§ SHORT TASK:
Output all of the data below exactly as given.

CAD and scene scripts:
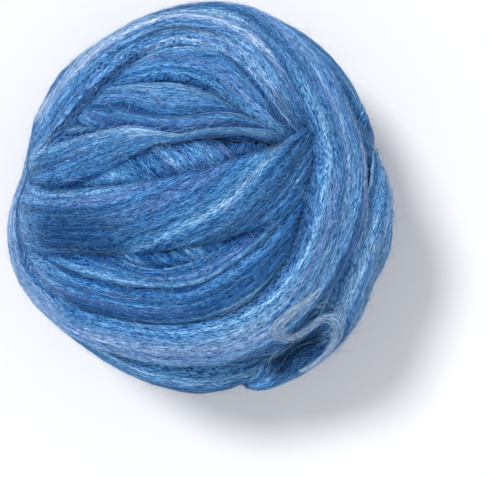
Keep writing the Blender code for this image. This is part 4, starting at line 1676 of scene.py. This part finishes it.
class ROVING_OT_lay_fibres(bpy.types.Operator):
    """Lay fine fibres along the turns, with fuzz and stray hairs over them"""

    bl_idname = "roving.lay_fibres"
    bl_label = "Lay fibres"

    def execute(self, context):
        dyes = context.scene.roving_dyes
        sizes = context.scene.roving_sizes
        template = strand_template(STRAND_RINGS)
        wool = wool_material("wool_fibre", sheen=0.30, bump=0.1)
        rng = np.random.default_rng(FIBRE_DRAWS)
        total = sum(skin.shown_area() for skin in SKINS.values())
        lying = []
        fuzz = []
        for skin in SKINS.values():
            share = skin.shown_area() / total
            lying.append(lying_strands(skin, round(sizes.fibre_count * share), sizes, dyes, rng))
            hairs = round(sizes.fuzz_count * share)
            fuzz.append(fuzz_strands(skin, hairs, FUZZ_RINGS, sizes, dyes, rng))
        frizz = loose_strands(FRIZZ, sizes.frizz_count, sizes.frizz_length, sizes, dyes, rng)
        strays = loose_strands(STRAYS, sizes.stray_count, sizes.stray_length, sizes, dyes, rng)
        deal_out("fibres", gathered(lying), FIBRE_PIECES, template, wool)
        deal_out("frizz", frizz, FRIZZ_PIECES, template, wool)
        short = strand_template(FUZZ_RINGS)
        dressed(strand_piece("fuzz", gathered(fuzz), short), wool, "ball")
        dressed(strand_piece("stray_hairs", strays, template), wool, "ball")
        return {"FINISHED"}


class ROVING_OT_lay_tail(bpy.types.Operator):
    """Lay the loose end down the right side, with its frayed start and its cut tip"""

    bl_idname = "roving.lay_tail"
    bl_label = "Lay loose end"

    def execute(self, context):
        dyes = context.scene.roving_dyes
        sizes = context.scene.roving_sizes
        rng = np.random.default_rng(TAIL_DRAWS)
        skin = TailSkin()
        wool = wool_material("loose_wool", sheen=0.40, bump=0.5)
        tail = dressed(joined("tail_band", turn_band(skin, dyes)), wool, "tail")
        template = strand_template(STRAND_RINGS)
        hairs = [
            lying_strands(skin, TAIL_FIBRES, sizes, dyes, rng),
            fuzz_strands(skin, TAIL_FUZZ, STRAND_RINGS, sizes, dyes, rng)]
        hairs += [end_strands(skin, fray, sizes, dyes, rng) for fray in FRAYS]
        finer = [dressed(strand_piece("tail_fibres", gathered(hairs), template), wool, "tail")]
        for i, lock in enumerate(LOCKS):
            way = LockWay(lock, LOCK_SEED + i)
            parts = [strand_piece(lock.name, lock_strands(way, lock, sizes, dyes, rng), template)]
            if lock.fibres > LOCK_NEEDS_BODY:
                parts.append(lock_body(way, lock.name, dyes))
            finer.append(dressed(joined(lock.name, parts), wool, "tail"))
        return {"FINISHED"}


class ROVING_OT_set_stage(bpy.types.Operator):
    """Set the pale floor, the soft light and the camera over the ball"""

    bl_idname = "roving.set_stage"
    bl_label = "Set stage"

    def execute(self, context):
        stage = context.scene.roving_stage
        deselect()
        bpy.ops.mesh.primitive_plane_add(size=FLOOR_SIZE, location=(0, 0, 0))
        floor = context.object
        floor.name = "floor"
        floor.data.materials.append(floor_material(stage.floor_colour))
        world = bpy.data.worlds.new("soft_room")
        world.use_nodes = True
        sky = world.node_tree.nodes["Background"]
        sky.inputs["Color"].default_value = (1, 1, 1, 1)
        sky.inputs["Strength"].default_value = stage.sky_strength
        context.scene.world = world
        deselect()
        bpy.ops.object.light_add(type="SUN", location=KEY_PLACE)
        key = context.object
        key.name = "key_light"
        key.data.energy = stage.key_strength
        key.data.angle = stage.key_softness
        aim = Vector(-direction(KEY_BEARING, 90 - KEY_RISE))
        key.rotation_euler = aim.to_track_quat("-Z", "Y").to_euler()
        deselect()
        bpy.ops.object.camera_add(location=(
            CAMERA_OFF[0], CAMERA_OFF[1], FLOOR_DROP + stage.camera_height))
        camera = context.object
        camera.name = "camera"
        camera.rotation_euler = (0, 0, 0)
        camera.data.sensor_width = SENSOR_WIDTH
        camera.data.lens = SENSOR_WIDTH * stage.camera_height / VIEW_WIDTH
        camera.data.clip_start = NEAREST
        camera.data.clip_end = FARTHEST
        context.scene.camera = camera
        context.scene.view_settings.view_transform = "Standard"
        context.scene.view_settings.look = "None"
        return {"FINISHED"}


class ROVING_PT_panel(bpy.types.Panel):
    """The steps of laying the roving, with their sizes and colours"""

    bl_idname = "ROVING_PT_panel"
    bl_label = "Wool roving"
    bl_space_type = "VIEW_3D"
    bl_region_type = "UI"
    bl_category = "Roving"

    def draw(self, context):
        layout = self.layout
        for step in STEPS:
            layout.operator(step.bl_idname)
        for settings in (
                context.scene.roving_dyes, context.scene.roving_sizes, context.scene.roving_stage):
            box = layout.box()
            for name in settings.__annotations__:
                box.prop(settings, name)


STEPS = (ROVING_OT_set_stage, ROVING_OT_lay_turns, ROVING_OT_lay_fibres, ROVING_OT_lay_tail)
CLASSES = (RovingDyes, RovingSizes, RovingStage, *STEPS, ROVING_PT_panel)


def register():
    """Add the settings, the operators and the panel."""
    for item in CLASSES:
        bpy.utils.register_class(item)
    bpy.types.Scene.roving_dyes = PointerProperty(type=RovingDyes)
    bpy.types.Scene.roving_sizes = PointerProperty(type=RovingSizes)
    bpy.types.Scene.roving_stage = PointerProperty(type=RovingStage)


def unregister():
    """Take them away again."""
    del bpy.types.Scene.roving_stage
    del bpy.types.Scene.roving_sizes
    del bpy.types.Scene.roving_dyes
    for item in reversed(CLASSES):
        bpy.utils.unregister_class(item)


def main():
    """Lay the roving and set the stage."""
    register()
    bpy.ops.roving.set_stage()
    bpy.ops.roving.lay_turns()
    bpy.ops.roving.lay_fibres()
    bpy.ops.roving.lay_tail()


if __name__ == "__main__":
    main()
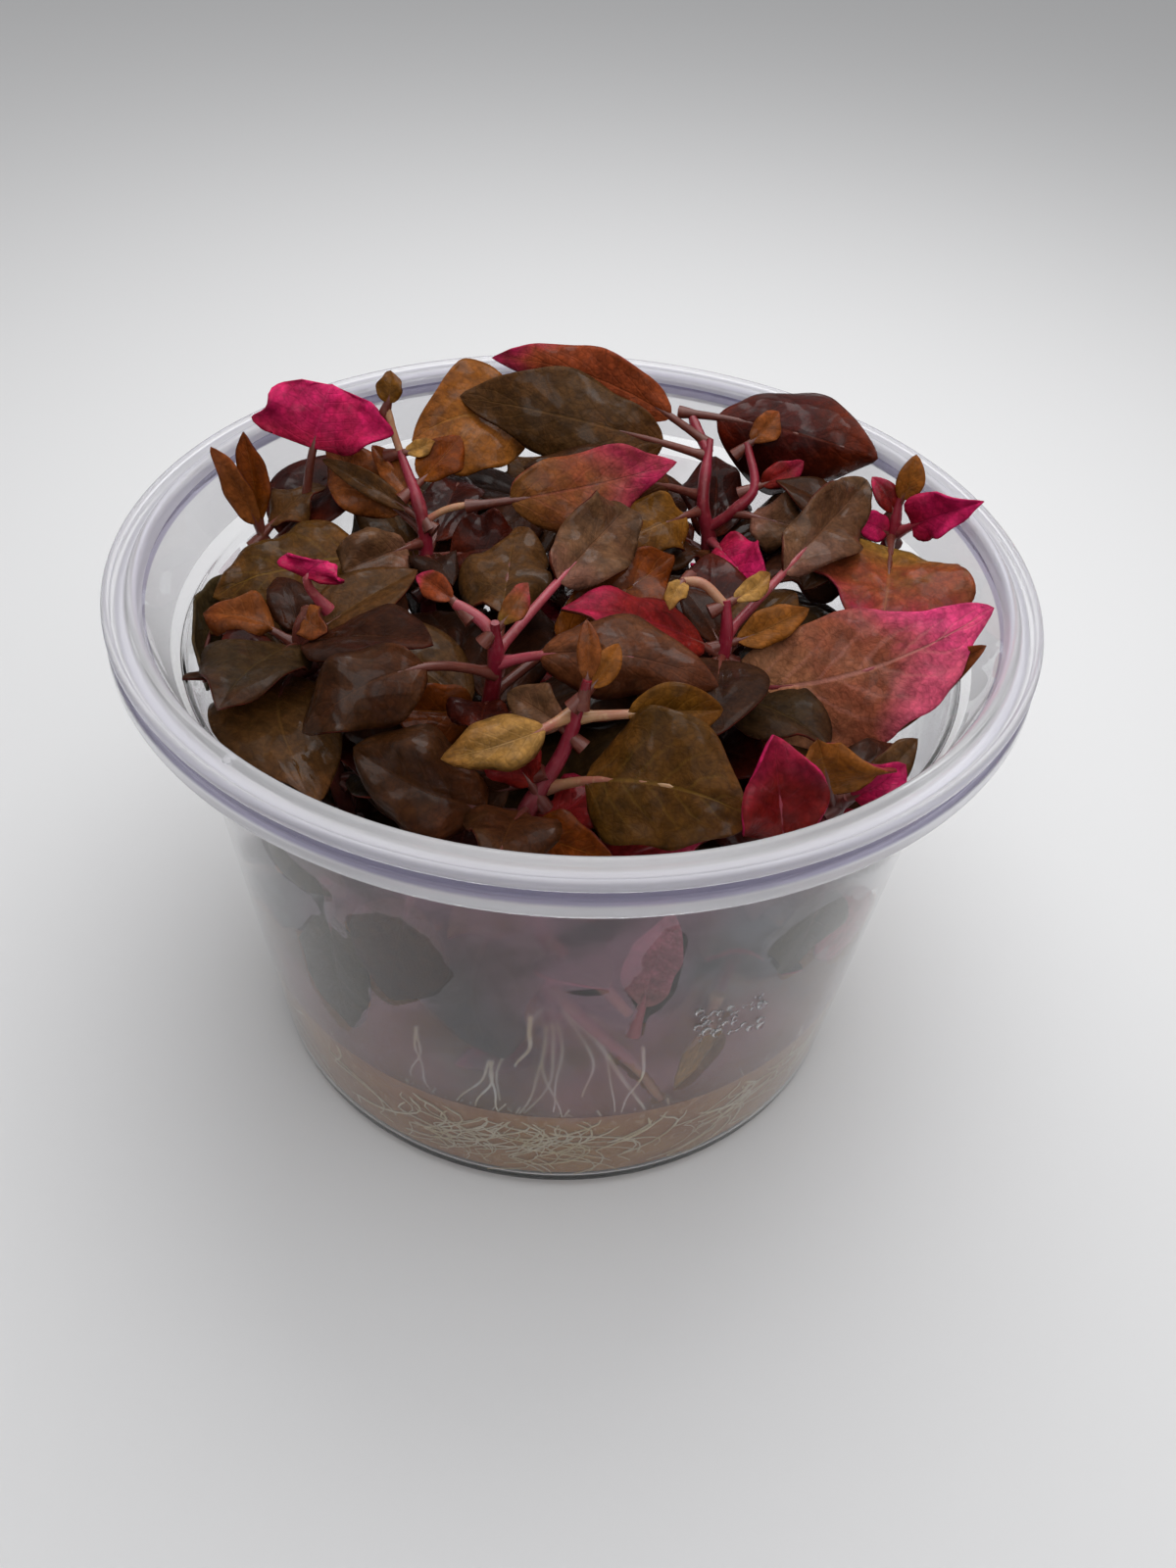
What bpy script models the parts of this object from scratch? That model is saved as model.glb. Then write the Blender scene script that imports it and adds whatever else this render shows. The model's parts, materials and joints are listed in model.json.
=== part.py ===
"""A cup of tissue cultured dwarf Alternanthera reineckii, built at its real size.

Ten plantlets stand in a bed of nutrient gel in an open, tapered plastic cup. The origin is
on the surface that the cup stands on, below its middle, with +Z up. All the numbers
below are millimetres, and METRE turns them into scene units.
"""

import itertools
import math
from dataclasses import dataclass

import bmesh
import bpy
from mathutils import Matrix, Vector
from mathutils.bvhtree import BVHTree

METRE = 0.001

# The cup.
RIM_RADIUS = 48.5
CUP_HEIGHT = 63.9
LIP_RADIUS = 45.1
SHOULDER_RADIUS = 42.6
SHOULDER_HEIGHT = 56.6
WALL_TOP_RADIUS = 42.3
WALL_BASE_RADIUS = 36.5
WALL = 1.0
SKIRT_HEIGHT = 4.4
ROUND_STEPS = 32
GEL_STEPS = 24

# The gel, and the clearance that touching pieces keep.
GEL_TOP = 14.4
MENISCUS = 1.2
CLEARANCE = 0.3

# The stems and the roots.
STEM_RADIUS = 1.2
BRANCH_RADIUS = 0.75
ROOT_TUFT_RADIUS = 5.0
ROOT_TUFT_TOP = 14.2
ROOT_TUFT_BOTTOM = 2.4
CROWN_RADIUS = 1.5

# The leaves.
BLADE_THICKNESS = 0.7
PETIOLE_RADIUS = 0.5
SEAT_GAP = 0.5
LARGE_WIDTH = 9.0
SMALL_WIDTH = 7.0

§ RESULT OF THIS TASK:
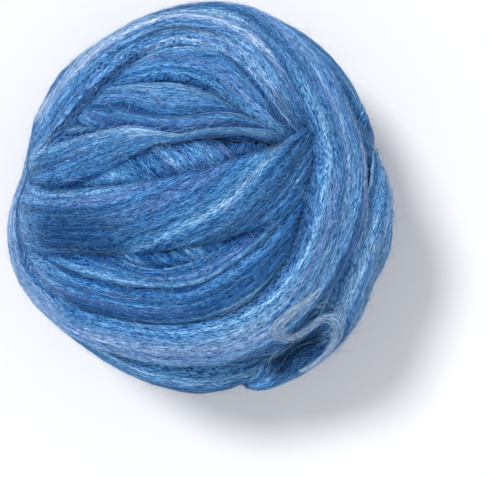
Keep writing the Blender code for this image. This is part 4, starting at line 1676 of scene.py. This part finishes it.
class ROVING_OT_lay_fibres(bpy.types.Operator):
    """Lay fine fibres along the turns, with fuzz and stray hairs over them"""

    bl_idname = "roving.lay_fibres"
    bl_label = "Lay fibres"

    def execute(self, context):
        dyes = context.scene.roving_dyes
        sizes = context.scene.roving_sizes
        template = strand_template(STRAND_RINGS)
        wool = wool_material("wool_fibre", sheen=0.30, bump=0.1)
        rng = np.random.default_rng(FIBRE_DRAWS)
        total = sum(skin.shown_area() for skin in SKINS.values())
        lying = []
        fuzz = []
        for skin in SKINS.values():
            share = skin.shown_area() / total
            lying.append(lying_strands(skin, round(sizes.fibre_count * share), sizes, dyes, rng))
            hairs = round(sizes.fuzz_count * share)
            fuzz.append(fuzz_strands(skin, hairs, FUZZ_RINGS, sizes, dyes, rng))
        frizz = loose_strands(FRIZZ, sizes.frizz_count, sizes.frizz_length, sizes, dyes, rng)
        strays = loose_strands(STRAYS, sizes.stray_count, sizes.stray_length, sizes, dyes, rng)
        deal_out("fibres", gathered(lying), FIBRE_PIECES, template, wool)
        deal_out("frizz", frizz, FRIZZ_PIECES, template, wool)
        short = strand_template(FUZZ_RINGS)
        dressed(strand_piece("fuzz", gathered(fuzz), short), wool, "ball")
        dressed(strand_piece("stray_hairs", strays, template), wool, "ball")
        return {"FINISHED"}


class ROVING_OT_lay_tail(bpy.types.Operator):
    """Lay the loose end down the right side, with its frayed start and its cut tip"""

    bl_idname = "roving.lay_tail"
    bl_label = "Lay loose end"

    def execute(self, context):
        dyes = context.scene.roving_dyes
        sizes = context.scene.roving_sizes
        rng = np.random.default_rng(TAIL_DRAWS)
        skin = TailSkin()
        wool = wool_material("loose_wool", sheen=0.40, bump=0.5)
        tail = dressed(joined("tail_band", turn_band(skin, dyes)), wool, "tail")
        template = strand_template(STRAND_RINGS)
        hairs = [
            lying_strands(skin, TAIL_FIBRES, sizes, dyes, rng),
            fuzz_strands(skin, TAIL_FUZZ, STRAND_RINGS, sizes, dyes, rng)]
        hairs += [end_strands(skin, fray, sizes, dyes, rng) for fray in FRAYS]
        finer = [dressed(strand_piece("tail_fibres", gathered(hairs), template), wool, "tail")]
        for i, lock in enumerate(LOCKS):
            way = LockWay(lock, LOCK_SEED + i)
            parts = [strand_piece(lock.name, lock_strands(way, lock, sizes, dyes, rng), template)]
            if lock.fibres > LOCK_NEEDS_BODY:
                parts.append(lock_body(way, lock.name, dyes))
            finer.append(dressed(joined(lock.name, parts), wool, "tail"))
        return {"FINISHED"}


class ROVING_OT_set_stage(bpy.types.Operator):
    """Set the pale floor, the soft light and the camera over the ball"""

    bl_idname = "roving.set_stage"
    bl_label = "Set stage"

    def execute(self, context):
        stage = context.scene.roving_stage
        deselect()
        bpy.ops.mesh.primitive_plane_add(size=FLOOR_SIZE, location=(0, 0, 0))
        floor = context.object
        floor.name = "floor"
        floor.data.materials.append(floor_material(stage.floor_colour))
        world = bpy.data.worlds.new("soft_room")
        world.use_nodes = True
        sky = world.node_tree.nodes["Background"]
        sky.inputs["Color"].default_value = (1, 1, 1, 1)
        sky.inputs["Strength"].default_value = stage.sky_strength
        context.scene.world = world
        deselect()
        bpy.ops.object.light_add(type="SUN", location=KEY_PLACE)
        key = context.object
        key.name = "key_light"
        key.data.energy = stage.key_strength
        key.data.angle = stage.key_softness
        aim = Vector(-direction(KEY_BEARING, 90 - KEY_RISE))
        key.rotation_euler = aim.to_track_quat("-Z", "Y").to_euler()
        deselect()
        bpy.ops.object.camera_add(location=(
            CAMERA_OFF[0], CAMERA_OFF[1], FLOOR_DROP + stage.camera_height))
        camera = context.object
        camera.name = "camera"
        camera.rotation_euler = (0, 0, 0)
        camera.data.sensor_width = SENSOR_WIDTH
        camera.data.lens = SENSOR_WIDTH * stage.camera_height / VIEW_WIDTH
        camera.data.clip_start = NEAREST
        camera.data.clip_end = FARTHEST
        context.scene.camera = camera
        context.scene.view_settings.view_transform = "Standard"
        context.scene.view_settings.look = "None"
        return {"FINISHED"}


class ROVING_PT_panel(bpy.types.Panel):
    """The steps of laying the roving, with their sizes and colours"""

    bl_idname = "ROVING_PT_panel"
    bl_label = "Wool roving"
    bl_space_type = "VIEW_3D"
    bl_region_type = "UI"
    bl_category = "Roving"

    def draw(self, context):
        layout = self.layout
        for step in STEPS:
            layout.operator(step.bl_idname)
        for settings in (
                context.scene.roving_dyes, context.scene.roving_sizes, context.scene.roving_stage):
            box = layout.box()
            for name in settings.__annotations__:
                box.prop(settings, name)


STEPS = (ROVING_OT_set_stage, ROVING_OT_lay_turns, ROVING_OT_lay_fibres, ROVING_OT_lay_tail)
CLASSES = (RovingDyes, RovingSizes, RovingStage, *STEPS, ROVING_PT_panel)


def register():
    """Add the settings, the operators and the panel."""
    for item in CLASSES:
        bpy.utils.register_class(item)
    bpy.types.Scene.roving_dyes = PointerProperty(type=RovingDyes)
    bpy.types.Scene.roving_sizes = PointerProperty(type=RovingSizes)
    bpy.types.Scene.roving_stage = PointerProperty(type=RovingStage)


def unregister():
    """Take them away again."""
    del bpy.types.Scene.roving_stage
    del bpy.types.Scene.roving_sizes
    del bpy.types.Scene.roving_dyes
    for item in reversed(CLASSES):
        bpy.utils.unregister_class(item)


def main():
    """Lay the roving and set the stage."""
    register()
    bpy.ops.roving.set_stage()
    bpy.ops.roving.lay_turns()
    bpy.ops.roving.lay_fibres()
    bpy.ops.roving.lay_tail()


if __name__ == "__main__":
    main()
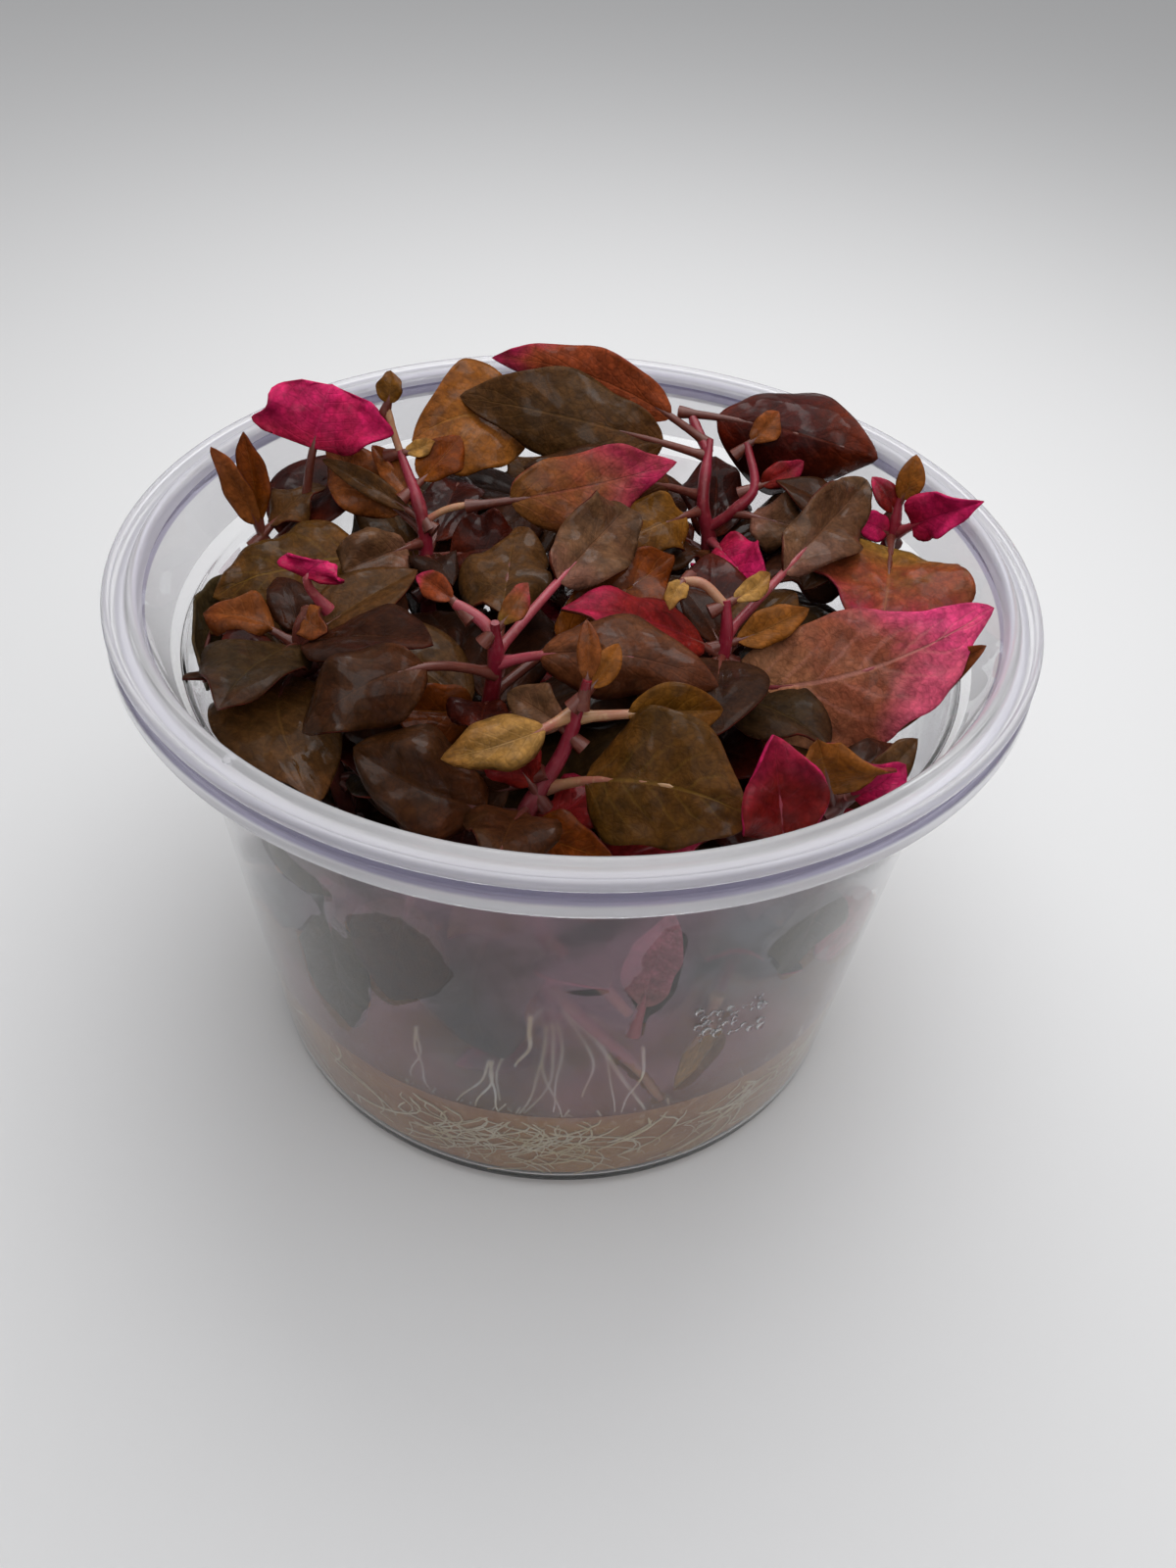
What bpy script models the parts of this object from scratch? That model is saved as model.glb. Then write the Blender scene script that imports it and adds whatever else this render shows. The model's parts, materials and joints are listed in model.json.
=== part.py ===
"""A cup of tissue cultured dwarf Alternanthera reineckii, built at its real size.

Ten plantlets stand in a bed of nutrient gel in an open, tapered plastic cup. The origin is
on the surface that the cup stands on, below its middle, with +Z up. All the numbers
below are millimetres, and METRE turns them into scene units.
"""

import itertools
import math
from dataclasses import dataclass

import bmesh
import bpy
from mathutils import Matrix, Vector
from mathutils.bvhtree import BVHTree

METRE = 0.001

# The cup.
RIM_RADIUS = 48.5
CUP_HEIGHT = 63.9
LIP_RADIUS = 45.1
SHOULDER_RADIUS = 42.6
SHOULDER_HEIGHT = 56.6
WALL_TOP_RADIUS = 42.3
WALL_BASE_RADIUS = 36.5
WALL = 1.0
SKIRT_HEIGHT = 4.4
ROUND_STEPS = 32
GEL_STEPS = 24

# The gel, and the clearance that touching pieces keep.
GEL_TOP = 14.4
MENISCUS = 1.2
CLEARANCE = 0.3

# The stems and the roots.
STEM_RADIUS = 1.2
BRANCH_RADIUS = 0.75
ROOT_TUFT_RADIUS = 5.0
ROOT_TUFT_TOP = 14.2
ROOT_TUFT_BOTTOM = 2.4
CROWN_RADIUS = 1.5

# The leaves.
BLADE_THICKNESS = 0.7
PETIOLE_RADIUS = 0.5
SEAT_GAP = 0.5
LARGE_WIDTH = 9.0
SMALL_WIDTH = 7.0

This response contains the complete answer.